Anyway, that's why The Times -- that failed to properly cover the Soviet system, and failed to cover, and hence to warn many who might have, had they known more, worked to get their relatives out, out, out in the 1930s, out even from Germany itself -- is called The New Duranty Times.
And it has now failed again, in its miserable coverage of Islam -- of what Islam inculcates, of what is in Qur'an, Hadith, and Sira. Does the Times even mention the Hadith and Sira? Have you learned a single thing about any teachings about Infidels in Islam from reading The Times over the past decade? Since 9/11/2001? Since last year?
No, you have not.
What a paper. What an example of so much that is wrong with America, and the Western world. The ignorance. The arrogance. The lack of sense and lack of responsibility. I wish it ill. Don't you?
If you subscribe, unsubscribe and read it online. Don't give them money, if you can possibly help it. If you place advertising in The New Duranty Times, stop it. Use the Internet as much as you can. If you see glossy ads in The New Duranty Times, call up the advertiser. Tell him that you will only reluctantly patronize his store, buy his goods, act in whatever way his advertising was intended to make you act. Tell him you strongly urge him to, at the very least, cease for a month -- no make that six months -- in The New Duranty Times, until they change their editor. Oh, and their attitude. Newspapers With Attitudes, when that attitude consists not of intelligent and potent criticism of the Administration's "war on terror" (the kind that can be found, for now, almost exclusively at this website or in the columns of those who read this website and take it to heart), but of the revelation of details about programs designed only to make us safer.
Do it. And do the same thing to any other newspapers (e.g.. The Boston Globe, with its Op/Ed page still open to anti-Israel ignorant-of-Islam former "Jerusalem Bureau Chief" H. D. S. Greenway in his bow-tied retirement, anti-American apologist-for-Islam Jonathan Power, the egregious William Pfaff, and others of that ilk) that may be owned by the cost-conscious owners of The New Duranty Times.
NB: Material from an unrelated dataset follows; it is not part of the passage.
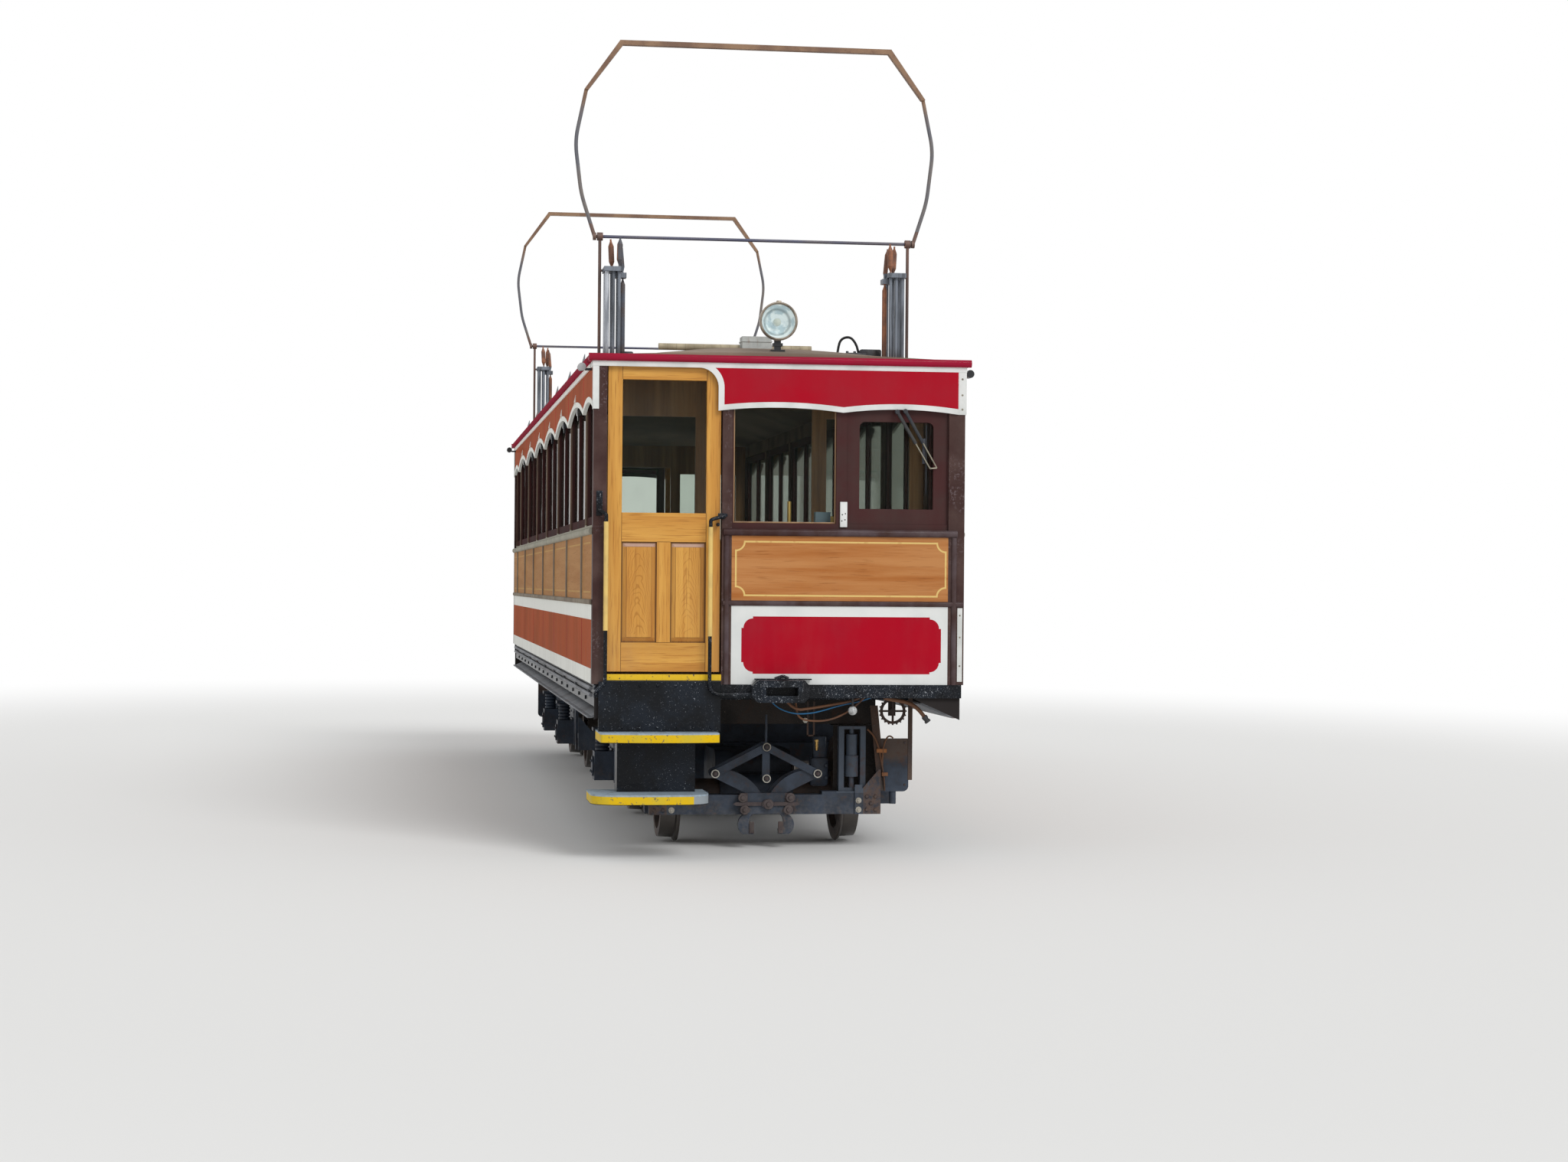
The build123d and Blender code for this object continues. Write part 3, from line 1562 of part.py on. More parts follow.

Do them damage in the only way that now counts. Until they start humming "I'm Beginning to See the Light."
[Posted by Hugh at April 30, 2007]
Posted by: Hugh
at June 25, 2008 10:12 AM
As for the egregious Feldman, after his first piece, in praise of Shari'a, appeared in The Sunday Times (I wonder what sub-editor at The Times thought it a swell idea to have Feldman appear at regular intervals to make Islam plain, and Islam palatable, to the too-many still too-trusting readers, of the Times), I offered this:
"The article by Feldman deserves a longer treatment, for it was so meretricious, and meretricious in so many different ways. And how amusing that the same Noah Feldman who a few years ago was playing up his role in writing the new Iraqi constitution now carefully states that he had a very minor role after all. Yet that was not what Feldman was stating a few years ago, that was not what Feldman made clear when he appeared to let others believe that he had a very great role indeed, a useful impression to leave, not only with editors of the Sunday Times Magazine, but also with faculty members at Harvard Law School who, no doubt impressed by letters of support from Roy Mottahedeh and John Esposito, were disinclined to question Feldman's understanding or representation, of Islam because they were unsure of themselves, convinced (wrongly) that that they would have had to be specialists to give voice to the doubts they might have harbored about Feldman and his understanding of, his representation of, his way of dealing with, Islam. Now, for many decades, this man whose entire corpus is not worth a paragraph by Joseph Schacht, will have a major say on who comes to Harvard Law School to give courses, or lectures, on Islamic Law, and to judge by his first invited guest, Khaled Abou el Fadl, the students at Harvard are going to suffer through a lot, and be very little the wiser about Islam or Islamic law."
at June 25, 2008 10:31 AM
how much of our so call(sic) free media like the times is owned by SOW-DI princes and no reporter or editor will go against his owners
Posted by: crusader
at June 25, 2008 1:18 PM
Today the word "Jizyah" appeared, for what may be the very first time, in the pages of The Times. It can be found in the story, which begins on the front page, about the imposition of a "protection tax" on the Christians of Iraq, and how every single Christian in Iraq was quietly paying the Muslims who demanded the money, in order to stay alive, and that money, in turn, has been used, as the story says, "to fuel the insurgency."
The reporter calls this Mafia-like extortion, but he also mentions the Jizyah as historically levied on "Jews and Christians" -- a tax which, he curiously notes, explains the "diversity" of the Iraqi population -- meaning, if the tax had not been paid, the Muslims would have killed the non-Muslims and that would have put paid to that "diversity" in northern Iraq of which he, the reporter, takes note and we, the American readers, are no doubt to be impressed with, trained as we all are to salivate at the mere mention of the word "diversity."
Posted by: Hugh
at June 26, 2008 9:15 AM
In addition to Bawer's explanations of the Times' modus operandi, I think perhaps also the Times is being conservative of their easily gulled, mentally captive, zombie army of lemmings' time and resources. By anesthetizing them to certain topics, stories and events, they can keep the zombies' focus and attention on the more important agenda of replacing this country's government with Socialism. That's why women's rights and the treatment of homosexuals under Islam can be glossed over or ignored. They've already covered those topics, you see, and it would be diversionary to address them in the format of a discussion of Islam. Plus, it would be a wasteful (and potentially desensitizing) use of demonization, which could be more constructively directed at, say, the Bush administration, capitalism, etc.
Posted by: Concerned Citizen
at June 26, 2008 12:16 PM
I take issue with Bawer's characterization of Vlaams Belang, but otherwise an excellent article.